Denmark and Finland are allegedly preparing to end most Covid-19 restrictions. It is important to note that Sweden refused to lockdown society and only isolated retirement homes and assisted living facilities. Finland shares an artic border with Sweden, while Denmark’s largest city is linked to Sweden’s largest city via the Øresund Bridge.
Neither Denmark nor Finland faired any differently than Sweden, even though Sweden had far fewer restrictions.
Currently, the Danish government says all restrictions, except for those on the border, will end on September 10th. This has put pressure on other Scandinavian governments to end restrictions as well.

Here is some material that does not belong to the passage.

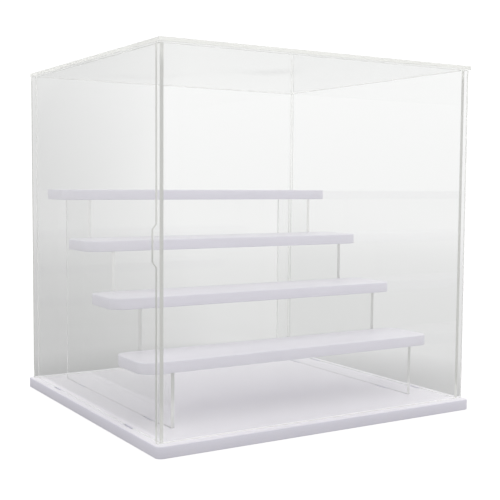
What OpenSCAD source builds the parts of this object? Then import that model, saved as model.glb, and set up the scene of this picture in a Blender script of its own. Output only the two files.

On Monday, Finnish Prime Minister Sanna Marin stood on the steps of the House of Estates in Helsinki and proclaimed, “We will open society and keep it open.”
Yet Marin seemed to backtrack immediately, saying that restrictions would still exist but that “we ensured that the various measures would affect people’s lives as little as possible economically, socially and [in terms of their] well-being.” When pressed for a timeline, Marin refused to give one.
Marin suggested that all restrictions could be removed once 80% of the population is vaccinated. Those taking a vaccine in Finland must take one of the two-dose mRNA vaccines. Either Moderna, Pfizer, or AstraZeneca. Currently, about 65% of the population has received both doses of an mRNA vaccine.